Participants in the COJO conference included the World Jewish Congress, B’nai B’rith, American Jewish Congress, Canadian Jewish Congress, the Board of Deputies of British Jews, Conseil Representatif des Juifs de France, DAIA, the central representative body of Argentine Jews, the executive council of Australian Jewry, the Jewish Labor Committee and the South African Jewish Board of Deputies. Official observers included the Jewish Agency for Israel, the Union of American Hebrew Congregations, the Rabbinical Council of America, and Young Israel.


The delegates expressed appreciation for the “growing understanding” in the non-Jewish community for the plight of Soviet Jews. They appealed to the Soviet Union, on “humanitarian grounds,” to facilitate the reunification of families “separated by the ravages of war and the era of Nazi persecution.”

Dr. Nahum Goldmann, president of the World Jewish Congress, and COJO chairman, expressed the hope that the “liberal and progressive elements and forces with friendly ties to the Soviet Union will bring even more of their influence to bear” in support of Soviet Jews.

He reported he had concluded negotiations with the Polish Government for inclusion of a Jewish pavilion in the memorial planned on the site of the Auschwitz death camp, one of a complex of pavilions memorializing victims of various nationalities murdered in Auschwitz. He said he had conveyed “appreciation” to the Polish Government for its efforts to keep alive the memory of the martyrs of the Nazi era.

The delegates voted endorsement of the memorial, and urged Jewish groups to “participate actively” in plans to make the Jewish pavilion “a fitting monument to Jewish martyrdom.” The memorial, to be built out of a converted Auschwitz barrack, will be in the form of a museum.

The conference also endorsed unanimously plans to mark the 20th anniversary of the liberation of Nazi concentration camps, and recommended that its constituent members take part in a commemorative program in Poland in May, 1965.


The conference held a comprehensive discussion on Catholic-Jewish relations in the light of the forthcoming statement on Jews by the Ecumenical Council, which resumes its session at the Vatican in September. The delegates also reviewed plans for the World Council on Jewish Education, which opens in Geneva today.

The delegates adopted a recommendation to set up a world-wide clearing house for research into and dissemination of information about Arab anti-Jewish propaganda activity, to be established in New York City and maintained by COJO for its constituent groups and for other Jewish organizations and communities.

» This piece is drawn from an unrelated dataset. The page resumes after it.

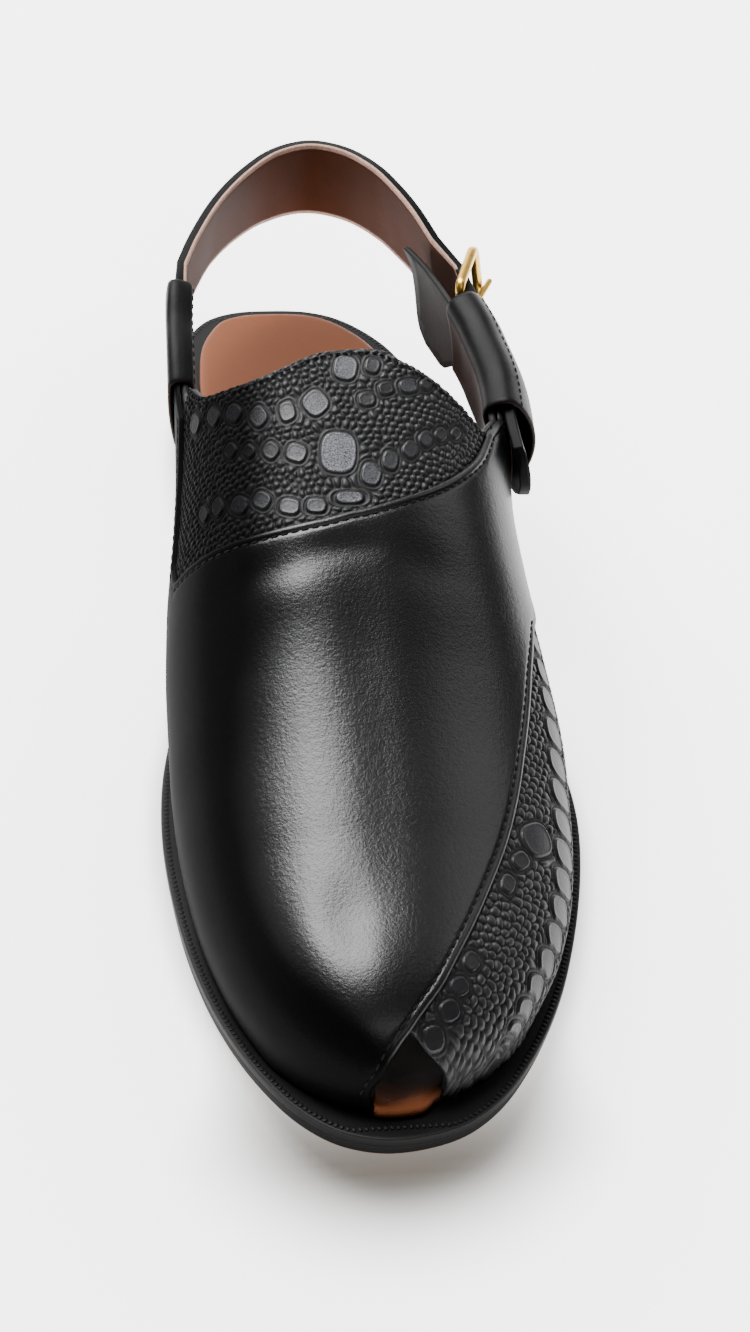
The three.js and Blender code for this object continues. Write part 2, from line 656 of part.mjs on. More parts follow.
// A cross-section of a strap as a closed loop of points. face(width, out) gives a point at a width up
// from its middle and a distance out from its middle layer.
const STRAP_COLUMNS = [-1, -0.5, 0, 0.5, 1];
function strapRow(half, face) {
  const outer = STRAP_COLUMNS.map((w) => face(w * half, HALF_LEATHER));
  const inner = STRAP_COLUMNS.map((w) => face(w * half, -HALF_LEATHER)).reverse();
  return [...outer, ...inner];
}
const onEar = (side, share, offset, wide = 1) => strapRow(HALF_EAR * wide,
  (width, out) => earPoint(side, share, width + HALF_EAR * (1 - wide), offset + out));
const onBuckle = (reach, offset) => strapRow(HALF_EAR, (width, out) => buckle.bar.clone()
  .addScaledVector(buckle.reach, reach).addScaledVector(buckle.up, width)
  .addScaledVector(buckle.outward, offset + out));

// The strap's free run round the heel, from its top edge down. turn: 0 at the medial side, 1 at the buckle.
const strapLine = new THREE.CatmullRomCurve3(STRAP_LINE.map((row) => new THREE.Vector3(
  row.across * STRAP_SPREAD, row.back * HEEL_SEAT, row.top * STRAP_TOP)), false, "centripetal");
function onLoop(turn) {
  const place = turn * (STRAP_LINE.length - 1);
  const index = Math.min(Math.floor(place), STRAP_LINE.length - 2);
  const value = (key) => mix(STRAP_LINE[index][key], STRAP_LINE[index + 1][key], place - index);
  const tangent = strapLine.getTangent(turn);
  const outward = new THREE.Vector3(-tangent.y, tangent.x, 0).normalize();
  const up = new THREE.Vector3(0, 0, 1).addScaledVector(outward, -STRAP_LEAN * value("lean")).normalize();
  const half = (value("wide") * STRAP_WIDTH) / 2;
  const centre = strapLine.getPoint(turn).addScaledVector(up, -half).addScaledVector(outward, -HALF_LEATHER);
  return strapRow(half, (width, out) => centre.clone().addScaledVector(up, width)
    .addScaledVector(outward, out));
}

// The heel strap: from inside the medial loop round the heel, through the buckle and down over the ear
const EAR_CENTRE = WALL_INNER / 2;
const RUN_OVER = CLEARANCE + HALF_LEATHER;
const STRAP_STEPS = 30;
function heelStrap() {
  const rows = [MEDIAL_EAR_END - (CLEARANCE * 2) / SOLE_LENGTH, mix(MEDIAL_EAR_END, MEDIAL_LOOP_FROM, 0.5),
    MEDIAL_LOOP_FROM].map((share) => onEar("medial", share, EAR_CENTRE));
  for (let i = 0; i <= STRAP_STEPS; i += 1) rows.push(onLoop(i / STRAP_STEPS));
  const over = HALF_WIRE + RUN_OVER + CLEARANCE / 2;
  const under = -HALF_WIRE - RUN_OVER - STRAP_STANDOFF;
  for (const share of [0.67, 0.33, 0]) rows.push(onBuckle(buckle.length * share, mix(over, under, share)));
  const run = Array.from({ length: 6 }, (_, i) => mix(LATERAL_LOOP_FROM, LATERAL_LOOP_TO, i / 5));
  for (const share of run) rows.push(onEar("lateral", share, RUN_OVER));
  const end = (share, wide, spring) =>
    rows.push(onEar("lateral", mix(LATERAL_LOOP_TO, STRAP_TIP, share), RUN_OVER + TIP_SPRING * spring, wide));
  end(0.5, 0.95, 0.35);
  end(0.88, 0.78, 0.85);
  end(1, 0.56, 1);
  return loft(rows, fillStrip);
}

// A leather loop round an ear. inside and outside: the offsets of its contents' faces.
const LOOP_STEPS = 6;
function leatherLoop(side, from, to, inside, outside) {
  const ring = (grow) => {
    const [w, low, high, radius] = [HALF_EAR + grow, inside - grow, outside + grow, grow];
    const between = STRAP_COLUMNS.slice(1, -1).map((share) => share * HALF_EAR);
    const shape = new THREE.Shape();
    shape.moveTo(-w + radius, low);
    for (const x of between) shape.lineTo(x, low);
    shape.lineTo(w - radius, low);
    shape.quadraticCurveTo(w, low, w, low + radius);
    shape.lineTo(w, high - radius);
    shape.quadraticCurveTo(w, high, w - radius, high);
    for (const x of between.reverse()) shape.lineTo(x, high);
    shape.lineTo(-w + radius, high);
    shape.quadraticCurveTo(-w, high, -w, high - radius);
    shape.lineTo(-w, low + radius);
    shape.quadraticCurveTo(-w, low, -w + radius, low);
    return shape.getPoints(2).slice(0, -1);
  };
  const [bore, skin] = [ring(LOOP_CLEARANCE), ring(LOOP_CLEARANCE + LOOP_LEATHER)];
  const place = (loop, share) => loop.map((p) => earPoint(side, share, p.x, p.y));
  const shares = Array.from({ length: LOOP_STEPS + 1 }, (_, i) => mix(from, to, i / LOOP_STEPS));
  const rings = [...shares.map((share) => place(skin, share)),
    ...shares.map((share) => place(bore, share)).reverse()];
  const count = skin.length;
  const triangles = [];
  rings.forEach((_, i) => {
    const next = (i + 1) % rings.length;
    for (let j = 0; j < count; j += 1) {
      const k = (j + 1) % count;
      const [a, b, c, d] = [i * count + j, i * count + k, next * count + k, next * count + j];
      if (side === "lateral") triangles.push([a, c, b], [a, d, c]);
      else triangles.push([a, b, c], [a, c, d]);
    }
  });
  return solid(rings.flat(), triangles);
}

function buckleFrame() {
  const inner = { across: HALF_EAR + CLEARANCE * 2, reach: buckle.length / 2 - HALF_WIRE };
  const box = (grow, radius) => {
    const [w, h] = [inner.reach + grow, inner.across + grow];
    const shape = new THREE.Shape();
    shape.moveTo(-w + radius, -h);
    shape.lineTo(w - radius, -h);
    shape.absarc(w - radius, -h + radius, radius, -Math.PI / 2, 0, false);
    shape.lineTo(w, h - radius);
    shape.absarc(w - radius, h - radius, radius, 0, Math.PI / 2, false);
    shape.lineTo(-w + radius, h);
    shape.absarc(-w + radius, h - radius, radius, Math.PI / 2, Math.PI, false);
    shape.lineTo(-w, -h + radius);
    shape.absarc(-w + radius, -h + radius, radius, Math.PI, Math.PI * 1.5, false);
    return shape;
  };
  const bevel = BUCKLE_WIRE * 0.28;
  const shape = box(BUCKLE_WIRE - bevel, 3);
  shape.holes.push(new THREE.Path(box(bevel, 1.2).getPoints(4)));
  const geometry = new THREE.ExtrudeGeometry(shape, {
    depth: BUCKLE_WIRE - 2 * bevel, bevelThickness: bevel, bevelSize: bevel, bevelSegments: 2, curveSegments: 4,
  });
  geometry.translate(0, 0, -(BUCKLE_WIRE - 2 * bevel) / 2);
  const middle = buckle.bar.clone().addScaledVector(buckle.reach, buckle.length / 2);
  const turn = new THREE.Matrix4().makeBasis(buckle.reach, buckle.up,
    new THREE.Vector3().crossVectors(buckle.reach, buckle.up));
  geometry.applyMatrix4(turn.setPosition(middle));
  return toGeometry(toManifold(geometry));
}

// The prong leaves the bar, passes through the strap and rests on the far side of the frame
const prongLine = (() => {
  const { outward } = buckle;
  const root = buckle.bar.clone().addScaledVector(buckle.reach, HALF_WIRE + CLEARANCE + PRONG_WIRE / 2);
  const rest = buckle.bar.clone().addScaledVector(buckle.reach, buckle.length)
    .addScaledVector(outward, HALF_WIRE + CLEARANCE + PRONG_WIRE / 2);
  const tip = rest.clone().add(rest.clone().sub(root).normalize().multiplyScalar(PRONG_WIRE * 1.2));
  return { root, tip };
})();
function rod(from, to, radius) {
  const geometry = new THREE.CapsuleGeometry(radius, from.distanceTo(to), 3, 10);
  const axis = to.clone().sub(from).normalize();
  geometry.applyQuaternion(new THREE.Quaternion().setFromUnitVectors(new THREE.Vector3(0, 1, 0), axis));
  const middle = from.clone().lerp(to, 0.5);
  return toManifold(geometry.translate(middle.x, middle.y, middle.z));
}
const buckleProng = () => toGeometry(rod(prongLine.root, prongLine.tip, PRONG_WIRE / 2));
const strapWithHole = () => withoutSlivers(toGeometry(
  toManifold(heelStrap()).subtract(rod(prongLine.root, prongLine.tip, PRONG_WIRE / 2 + CLEARANCE))));

const leather = (color, roughness) => new THREE.MeshStandardMaterial({ color, roughness, metalness: 0 });
const brass = new THREE.MeshStandardMaterial({ color: 0xd9b25a, roughness: 0.3, metalness: 1 });

const model = new THREE.Group();
function add(name, geometry, material) {
  const mesh = new THREE.Mesh(geometry, material);
  mesh.name = name;
  model.add(mesh);
}
add("outsole", outsole(), leather(0x2a2b2d, 0.5));
add("heel", heel(), leather(0x1d1d1f, 0.5));
add("welt", welt(), leather(0x17181a, 0.45));
add("insole", insole(), leather(0xa5643f, 0.6));
add("upper", upper(), leather(0x2a2b2e, 0.55));
add("vamp", vamp(), leather(0x121214, 0.3));
add("heel_strap", strapWithHole(), leather(0x18191b, 0.45));
add("medial_loop", leatherLoop("medial", MEDIAL_LOOP_FROM, MEDIAL_LOOP_TO, WALL_INNER, 0), leather(0x161719, 0.4));
add("lateral_loop", leatherLoop("lateral", LATERAL_LOOP_FROM, LATERAL_LOOP_TO, WALL_INNER,
  CLEARANCE + STRAP_LEATHER), leather(0x161719, 0.4));
add("buckle_frame", buckleFrame(), brass);
add("buckle_prong", buckleProng(), brass);

export default model;
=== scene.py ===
# A man's left peshawari chappal dressed for its picture: lasted leather, embossed panels, stitches, a
# buckled heel strap and a built-up sole. The shapes are worked out in millimetres on the same last as
# the frame's solids.
import math

import bpy
import numpy as np
from mathutils import Matrix, Vector
from mathutils.geometry import delaunay_2d_cdt
from mathutils.kdtree import KDTree


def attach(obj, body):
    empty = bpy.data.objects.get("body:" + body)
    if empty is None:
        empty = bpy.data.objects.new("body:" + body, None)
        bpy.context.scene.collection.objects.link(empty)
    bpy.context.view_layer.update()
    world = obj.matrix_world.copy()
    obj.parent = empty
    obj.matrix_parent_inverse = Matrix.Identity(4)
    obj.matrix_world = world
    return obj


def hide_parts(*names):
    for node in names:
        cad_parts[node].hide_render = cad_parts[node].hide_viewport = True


bl_info = {
    "name": "Peshawari chappal",
    "version": (1, 0, 0),
    "blender": (4, 5, 0),
    "location": "View3D > Sidebar > Chappal",
    "description": "Dresses the frame of a leather chappal with lasted leather, stitches and brass",
    "category": "Object",
}

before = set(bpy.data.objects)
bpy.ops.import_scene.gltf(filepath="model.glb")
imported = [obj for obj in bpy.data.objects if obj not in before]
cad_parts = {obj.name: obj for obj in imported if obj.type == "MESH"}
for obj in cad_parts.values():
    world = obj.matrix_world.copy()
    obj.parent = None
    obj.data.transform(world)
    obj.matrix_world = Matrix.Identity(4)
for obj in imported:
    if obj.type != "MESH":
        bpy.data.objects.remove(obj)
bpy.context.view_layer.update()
MM = 0.001

# Sizes of the shoe in millimetres
SOLE_LENGTH = 290.0
BALL_WIDTH = 106.0
HEEL_SEAT = 36.0
HEEL_HEIGHT = 22.0
HEEL_LENGTH = 68.0
HEEL_TAPER = 1.6
HEEL_TOP_PIECE = 5.5
HEEL_LIFTS = 6
TOE_SPRING = 8.0
OUTSOLE = 3.6
WELT = 2.6
INSOLE = 3.6
CLEARANCE = 0.3
WELT_SHELF = 3.4
EDGE_ROUND = 0.5
BREAST_HOLLOW = 4.0
INSTEP = 76.0
STRAP_WIDTH = 26.0
EAR_WIDTH = 22.0
STRAP_LEATHER = 3.0
STRAP_LEAN = 0.17
STRAP_TOP = 88.5
STRAP_SPREAD = 40.0
STRAP_STANDOFF = 3.2
TIP_SPRING = 2.0
LOOP_LEATHER = 1.1
LOOP_CLEARANCE = 0.6
LOOP_ROUND = 1.3
BUCKLE_WIRE = 2.4
BUCKLE_REACH = 17.0
BUCKLE_STANDOFF = 6.5
PRONG_WIRE = 2.0
PRONG_PAST, PRONG_TIP = 1.2, 0.88
SOLE = OUTSOLE + CLEARANCE + WELT
HALF_EAR = EAR_WIDTH / 2
VAMP_INNER = -1.3
WALL_FACE = -1.85
WALL_OUTER = -1.6
WALL_INNER = -3.6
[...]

A number of delegates reacted favorably to a proposal by Label A. Katz, president of B’nai B’rith and a COJO vice-chairman, that COJO constituents consider the advisability of convening national conferences in their countries to mobilize public opinion in protest against the deterioration of Soviet Jewish community life. Such conferences would be along the lines of the American Jewish Conference on Soviet Jewry held last April in Washington by 24 American Jewish organizations.

Yaacov Herzog, Deputy Director General of Israel’s Foreign Office, told the conference that anti-Israel political propaganda by Arab states, while “at present organized and implemented with greater sophistication than ever before,” is not deterring Israel’s progress and its diplomatic and trade relations. He said that Arab representatives at the recent Cairo conference on African Unity had “failed in their efforts to stimulate anti-Israel feelings.”

The diplomat, who was Israel’s Minister to the United States and then to Canada, said that despite “massive propaganda efforts,” carried on in about 60 countries, there had been little acceptance of Arab arguments against Israel’s national water carrier project which will tap the Jordan River to irrigate the country’s arid Negev region.

However, both he and delegates presenting reports on Arab League activities in their countries stressed that Arab propaganda went beyond political hostility to Israel to include “distinct anti-Semitic elements and links to neo-Nazi and reactionary movements.” The reports noted this had been particularly evident in several Latin American countries.